## Written request
Consider the listing below. Extract exactly the lines from the line containing "const band = bandEnd(sweepBand(bandStations()));" to the line containing "obj.parent = None", both included.

## Data excerpt
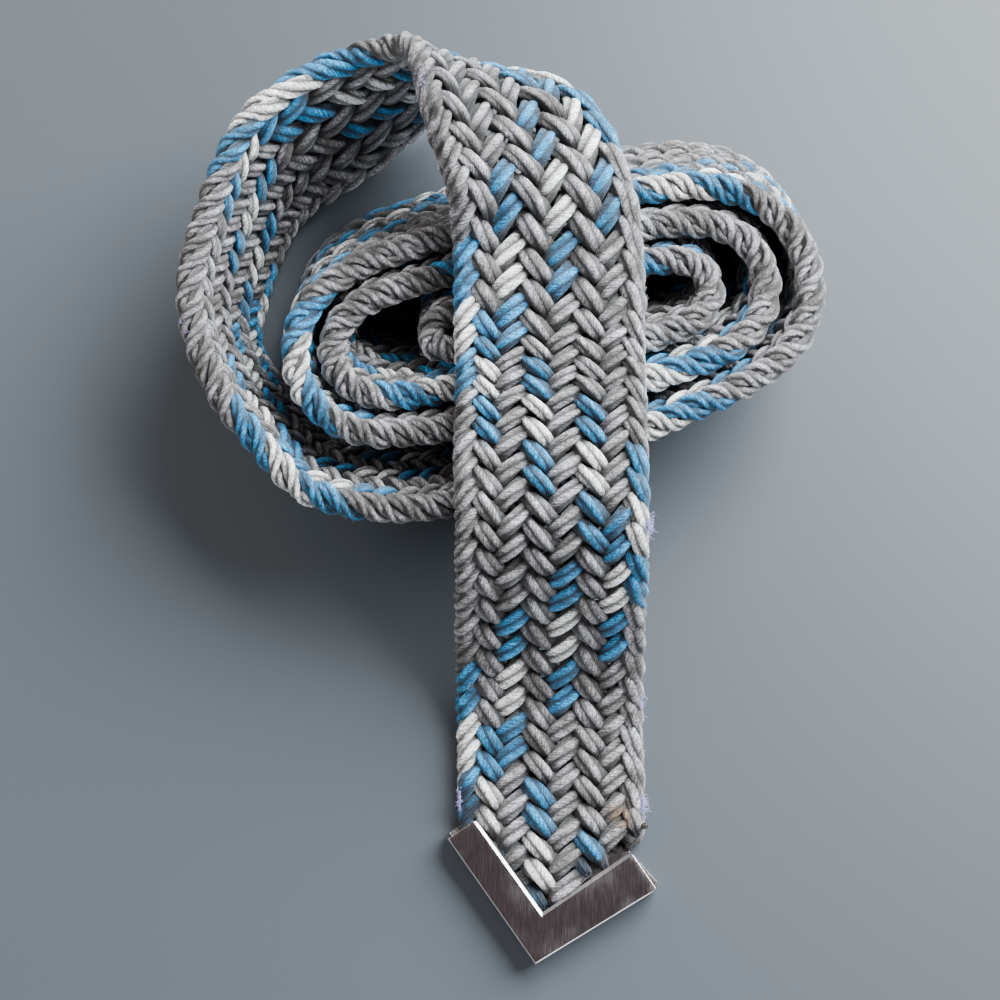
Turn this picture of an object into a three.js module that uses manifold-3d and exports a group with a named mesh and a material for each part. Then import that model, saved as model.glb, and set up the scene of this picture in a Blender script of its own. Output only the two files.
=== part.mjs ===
// Braided rope belt, rolled up on its edge, its free end laid over the roll. Millimetres, +Z up.
// Origin: on the surface, under the middle of the whole belt. +X right and +Y back, as in the photo.
import * as THREE from 'three';
import { mergeVertices } from 'three/addons/utils/BufferGeometryUtils.js';
import Module from 'manifold-3d';

const wasm = await Module();
wasm.setup();

// The braided band
const beltWidth = 45;
const beltThickness = 7.2;
const edgeSides = 6;
const stationStep = 4.2;

// The roll, which leans toward the free end
const rollLean = 36;
const rollTilt = 14;
const rollX = 11.2;
const rollY = 46.6;
const rollRadius = 28.2;
const turnGap = 0.35;
const firstTurn = -0.19;
const lastTurn = 2.82;
const turnSteps = 22;

// The folded metal tip
const tipArm = 34;
const tipArmWidth = 8;
const tipDepth = 6.4;
const tipSheet = 1.2;
const tipFoldRadius = 1.6;
const tipTurn = -11;
const tipX = 7.6;
const tipY = -110.9;
const seatGap = 0.3;
const looseGap = 2.6;
const looseCorner = 14;

// The laid end and the big loop, from the tip to the roll, as shares of beltWidth: x and y of the
// band's middle, how far its far edge lies across from its near edge, and its lift off the surface.
const route = [
  // x,     y,     acrossX, acrossY, lift
  [0.267, -2.70, 1.00, 0.00, 0.000],
  [0.267, -2.30, 1.00, 0.00, 0.000],
  [0.267, -1.90, 1.00, 0.00, 0.000],
  [0.264, -1.55, 1.00, 0.00, 0.000],
  [0.262, -1.27, 1.00, 0.00, 0.010],
  [0.260, -1.09, 1.00, 0.00, 0.075],
  [0.260, -0.94, 1.00, 0.00, 0.200],
  [0.260, -0.79, 1.00, 0.00, 0.385],
  [0.260, -0.64, 1.00, 0.00, 0.590],
  [0.260, -0.49, 1.00, 0.00, 0.750],
  [0.258, -0.33, 1.00, 0.00, 0.835],
  [0.256, -0.11, 1.00, 0.00, 0.855],
  [0.255, 0.22, 1.00, 0.00, 0.855],
  [0.253, 0.66, 1.00, 0.00, 0.860],
  [0.245, 1.05, 1.00, 0.00, 0.900],
  [0.210, 1.34, 0.98, 0.08, 0.960],
  [0.110, 1.63, 0.93, 0.22, 0.940],
  [-0.035, 1.89, 0.76, 0.30, 0.800],
  [-0.235, 2.11, 0.45, 0.24, 0.500],
  [-0.475, 2.170, 0.16, 0.03, 0.160],
  [-0.765, 2.070, 0.08, -0.25, 0.010],
  [-0.995, 1.950, 0.17, -0.26, 0.000],
  [-1.230, 1.75, 0.25, -0.14, 0.000],
  [-1.372, 1.455, 0.25, 0.01, 0.000],
  [-1.477, 1.065, 0.26, 0.10, 0.000],
  [-1.485, 0.83, 0.23, 0.18, 0.000],
  [-1.430, 0.65, 0.21, 0.26, 0.000],
  [-1.307, 0.435, 0.20, 0.36, 0.000],
  [-1.152, 0.275, 0.15, 0.46, 0.000],
  [-0.985, 0.100, 0.10, 0.54, 0.000],
  [-0.763, 0.025, 0.04, 0.58, 0.000],
  [-0.502, 0.000, 0.00, 0.588, 0.000],
  [-0.222, 0.035, 0.00, 0.588, 0.000],
  [0.111, 0.14, 0.00, 0.588, 0.000],
  [0.444, 0.275, 0.00, 0.588, 0.000],
  [0.780, 0.440, 0.00, 0.588, 0.000],
];

// How far the roll's round ends stand from its middle at each turn, as shares of beltWidth
const rollRows = [
  // turn, right, left
  [0.0, 0.767, 0.800],
  [0.5, 0.760, 0.807],
  [1.0, 0.745, 0.830],
  [1.5, 0.700, 0.822],
  [2.0, 0.653, 0.650],
  [2.5, 0.640, 0.500],
  [3.0, 0.640, 0.500],
];

const rad = THREE.MathUtils.degToRad;
const leanAcross = new THREE.Vector3(0, Math.sin(rad(rollLean)), -Math.cos(rad(rollLean)));
const turnPitch = (beltThickness + turnGap) / Math.cos(rad(rollLean));

function rowAt(rows, key, column) {
  let k = 1;
  while (k < rows.length - 1 && rows[k][0] < key) k += 1;
  const share = THREE.MathUtils.clamp((key - rows[k - 1][0]) / (rows[k][0] - rows[k - 1][0]), 0, 1);
  const eased = share * share * (3 - 2 * share);
  return rows[k - 1][column] + (rows[k][column] - rows[k - 1][column]) * eased;
}

// A point of the oval roll: two half rounds a straight apart, drawn in by one pitch each turn
function rollPoint(turn) {
  const angle = 2 * Math.PI * turn;
  const radius = rollRadius - turnPitch * turn;
  const right = rowAt(rollRows, turn, 1) * beltWidth;
  const left = rowAt(rollRows, turn, 2) * beltWidth;
  const half = (right + left) / 2;
  const side = Math.cos(angle) / Math.hypot(Math.cos(angle), 0.35) * Math.hypot(1, 0.35);
  const along = (right - left) / 2 + half * side + radius * Math.cos(angle);
  const over = radius * Math.sin(angle);
  const c = Math.cos(rad(rollTilt));
  const s = Math.sin(rad(rollTilt));
  return [rollX + c * along - s * over, rollY + s * along + c * over];
}

function bandStations() {
  const middle = [];
  const across = [];
  for (const [x, y, ax, ay, lift] of route) {
    middle.push(new THREE.Vector3(x, y, lift).multiplyScalar(beltWidth));
    across.push(new THREE.Vector3(ax, ay, -Math.sqrt(Math.max(0, 1 - ax * ax - ay * ay))));
  }
  const count = Math.round((lastTurn - firstTurn) * turnSteps);
  for (let k = 0; k <= count; k += 1) {
    const [x, y] = rollPoint(firstTurn + (lastTurn - firstTurn) * k / count);
    middle.push(new THREE.Vector3(x, y, 0));
    across.push(leanAcross.clone());
  }
  const path = new THREE.CatmullRomCurve3(middle, false, 'catmullrom', 0.5);
  const turn = new THREE.CatmullRomCurve3(across, false, 'catmullrom', 0.5);
  const fine = 6000;
  const samples = [];
  let length = 0;
  for (let k = 0; k <= fine; k += 1) {
    const point = path.getPoint(k / fine);
    if (k) length += point.distanceTo(samples[k - 1].point);
    samples.push({ point, length, across: turn.getPoint(k / fine).normalize() });
  }
  const rows = Math.round(length / stationStep);
  const stations = [];
  let k = 1;
  for (let row = 0; row <= rows; row += 1) {
    const want = length * row / rows;
    while (k < fine && samples[k].length < want) k += 1;
    const back = samples[k - 1];
    const share = (want - back.length) / (samples[k].length - back.length || 1);
    stations.push({
      point: back.point.clone().lerp(samples[k].point, share),
      across: back.across.clone().lerp(samples[k].across, share).normalize(),
    });
  }
  return { stations, length };
}

// Round-edged section swept along the stations, as one closed solid
function sweepBand({ stations }) {
  const edge = beltThickness / 2;
  const flat = beltWidth / 2 - edge;
  const outline = [];
  for (const end of [1, -1]) {
    for (let k = 0; k <= edgeSides; k += 1) {
      const angle = Math.PI * (k / edgeSides - 0.5);
      outline.push([end * (flat + edge * Math.cos(angle)), end * edge * Math.sin(angle)]);
    }
  }
  const n = outline.length;
  const last = stations.length - 1;
  const verts = [];
  stations.forEach(({ point, across }, row) => {
    const ahead = stations[Math.min(row + 1, last)].point.clone();
    const travel = ahead.sub(stations[Math.max(row - 1, 0)].point).normalize();
    const face = new THREE.Vector3().crossVectors(across, travel).normalize();
    const rest = flat * Math.abs(across.z) + edge * Math.hypot(across.z, face.z);
    for (const [u, v] of outline) {
      const p = point.clone().addScaledVector(across, u).addScaledVector(face, v);
      verts.push(p.x, p.y, p.z + rest);
    }
  });
  const tris = [];
  for (let row = 0; row < last; row += 1) {
    for (let k = 0; k < n; k += 1) {
      const a = row * n + k;
      const b = row * n + (k + 1) % n;
      tris.push(a, b + n, b, a, a + n, b + n);
    }
  }
  for (let k = 1; k < n - 1; k += 1) {
    tris.push(0, k, k + 1);
    tris.push(last * n, last * n + k + 1, last * n + k);
  }
  return toSolid(verts, tris);
}

function toSolid(verts, tris) {
  const mesh = new wasm.Mesh({
    numProp: 3,
    vertProperties: new Float32Array(verts),
    triVerts: new Uint32Array(tris),
  });
  return new wasm.Manifold(mesh);
}

// A flat outline stood up from z0 to z1
function prism(points, z0, z1) {
  const turned = THREE.ShapeUtils.isClockWise(points) ? [...points].reverse() : points;
  const shape = new THREE.ExtrudeGeometry(new THREE.Shape(turned), { depth: z1 - z0, bevelEnabled: false });
  return fromGeometry(shape.translate(0, 0, z0));
}

function fromGeometry(geometry) {
  geometry.deleteAttribute('normal');
  geometry.deleteAttribute('uv');
  const merged = mergeVertices(geometry, 1e-4);
  return toSolid(Array.from(merged.attributes.position.array), Array.from(merged.index.array));
}

function toGeometry(solid) {
  const { vertProperties, triVerts, numProp } = solid.getMesh();
  const positions = new Float32Array(vertProperties.length / numProp * 3);
  for (let k = 0; k < positions.length / 3; k += 1) {
    for (let axis = 0; axis < 3; axis += 1) positions[3 * k + axis] = vertProperties[numProp * k + axis];
  }
  const geometry = new THREE.BufferGeometry();
  geometry.setAttribute('position', new THREE.BufferAttribute(positions, 3));
  geometry.setIndex(new THREE.BufferAttribute(new Uint32Array(triVerts), 1));
  const open = geometry.toNonIndexed();
  open.computeVertexNormals();
  return open;
}

// The tip's own plan: the point at (0, 0), its two arms at 45 degrees, then turned and placed
function tipPlan(points) {
  const c = Math.cos(rad(tipTurn));
  const s = Math.sin(rad(tipTurn));
  const k = Math.SQRT1_2;
  return points.map(([left, right]) => {
    const x = (right - left) * k;
    const y = (right + left) * k;
    return new THREE.Vector2(tipX + c * x - s * y, tipY + s * x + c * y);
  });
}

const tipMiddle = beltThickness / 2;
const tipLow = tipMiddle - tipDepth / 2;
const tipHigh = tipMiddle + tipDepth / 2;
const pocketLow = tipLow + tipSheet;
const pocketHigh = tipHigh - tipSheet;

// An L-shaped outline inset from the folds, each arm as wide as asked
function chevron(inset, width, reach) {
  return tipPlan([[inset, inset], [inset, reach], [width, reach], [width, width], [reach, width], [reach, inset]]);
}

function tipSolid() {
  let body = prism(chevron(0, tipArmWidth, tipArm), tipLow, tipHigh);
  const cut = tipFoldRadius * (1 - Math.SQRT1_2) * 2;
  for (const [low, high, from] of [[tipHigh - cut, tipHigh + 1, 1], [tipLow - 1, tipLow + cut, -1]]) {
    for (const arm of [0, 1]) {
      const line = [[-1, -1], [tipArm + 1, -1], [tipArm + 1, cut / 2], [-1, cut / 2]];
      const strip = tipPlan(line.map(([a, b]) => (arm ? [a, b] : [b, a])));
      body = body.subtract(prism(strip, from > 0 ? low + cut / 2 : low, from > 0 ? high : high - cut / 2));
    }
  }
  return body.subtract(prism(chevron(tipSheet, tipArmWidth + 5, tipArm + 5), pocketLow, pocketHigh));
}

// The band's end: cut along the tip's arms, its right corner left loose, its left side thinned
// to sit in the fold
function bandEnd(band) {
  const root = tipArmWidth + seatGap;
  const seat = tipSheet + seatGap;
  const reach = tipArm + looseCorner;
  const past = [[-reach, -reach], [reach, -reach], [reach, root], [root, root], [root + looseGap, reach],
    [-reach, reach]];
  const inFold = [[seat, seat], [reach, seat], [reach, root + 1], [seat, root + 1]];
  const tongue = band.intersect(prism(tipPlan(inFold), pocketLow + seatGap, pocketHigh - seatGap));
  return band.subtract(prism(tipPlan(past), -beltWidth, beltWidth)).add(tongue);
}

const group = new THREE.Group();
group.name = 'rope_belt';

function addNode(name, solid, colour, roughness, metalness) {
  const material = new THREE.MeshStandardMaterial({ color: colour, roughness, metalness });
  const mesh = new THREE.Mesh(toGeometry(solid), material);
  mesh.name = name;
  group.add(mesh);
}

const band = bandEnd(sweepBand(bandStations()));
addNode('braided_band', band, 0x9c979b, 0.9, 0);
addNode('v_tip', tipSolid(), 0xb8b6ba, 0.25, 1);

// Origin under the middle of the belt
const box = new THREE.Box3().setFromObject(group);
const middle = box.getCenter(new THREE.Vector3());
for (const mesh of group.children) mesh.geometry.translate(-middle.x, -middle.y, -box.min.z);

export default group;
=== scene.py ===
import math

import bmesh
import bpy
import numpy as np
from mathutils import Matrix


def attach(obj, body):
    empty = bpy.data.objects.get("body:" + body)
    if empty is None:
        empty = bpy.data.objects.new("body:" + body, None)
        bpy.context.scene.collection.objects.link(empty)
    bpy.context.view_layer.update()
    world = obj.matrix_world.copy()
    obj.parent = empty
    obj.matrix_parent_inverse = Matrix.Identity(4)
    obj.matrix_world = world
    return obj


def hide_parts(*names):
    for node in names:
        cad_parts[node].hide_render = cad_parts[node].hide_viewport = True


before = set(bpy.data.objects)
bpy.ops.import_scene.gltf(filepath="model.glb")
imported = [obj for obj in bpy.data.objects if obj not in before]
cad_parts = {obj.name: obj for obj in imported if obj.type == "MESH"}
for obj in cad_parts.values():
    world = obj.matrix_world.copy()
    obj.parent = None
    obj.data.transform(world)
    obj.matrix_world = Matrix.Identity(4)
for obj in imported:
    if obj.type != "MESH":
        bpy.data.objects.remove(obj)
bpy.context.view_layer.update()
mm = 0.001

# camera: where the photo was taken from, above the tip's side of the table
cameraView = {
    "place": (-0.00074, -0.12365, 0.47512),
    "tilt": 15.0,
    "lens": 72.0,
    "sensor": 36.0,
}

camData = bpy.data.cameras.new("photoCamera")
camData.lens = cameraView["lens"]
camData.sensor_width = cameraView["sensor"]
camData.clip_start = 0.01
camera = bpy.data.objects.new("photoCamera", camData)
camera.location = cameraView["place"]
camera.rotation_euler = (math.radians(cameraView["tilt"]), 0, 0)
bpy.context.collection.objects.link(camera)
bpy.context.scene.camera = camera
print("camera placed")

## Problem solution
const band = bandEnd(sweepBand(bandStations()));
addNode('braided_band', band, 0x9c979b, 0.9, 0);
addNode('v_tip', tipSolid(), 0xb8b6ba, 0.25, 1);

// Origin under the middle of the belt
const box = new THREE.Box3().setFromObject(group);
const middle = box.getCenter(new THREE.Vector3());
for (const mesh of group.children) mesh.geometry.translate(-middle.x, -middle.y, -box.min.z);

export default group;
=== scene.py ===
import math

import bmesh
import bpy
import numpy as np
from mathutils import Matrix


def attach(obj, body):
    empty = bpy.data.objects.get("body:" + body)
    if empty is None:
        empty = bpy.data.objects.new("body:" + body, None)
        bpy.context.scene.collection.objects.link(empty)
    bpy.context.view_layer.update()
    world = obj.matrix_world.copy()
    obj.parent = empty
    obj.matrix_parent_inverse = Matrix.Identity(4)
    obj.matrix_world = world
    return obj


def hide_parts(*names):
    for node in names:
        cad_parts[node].hide_render = cad_parts[node].hide_viewport = True


before = set(bpy.data.objects)
bpy.ops.import_scene.gltf(filepath="model.glb")
imported = [obj for obj in bpy.data.objects if obj not in before]
cad_parts = {obj.name: obj for obj in imported if obj.type == "MESH"}
for obj in cad_parts.values():
    world = obj.matrix_world.copy()
    obj.parent = None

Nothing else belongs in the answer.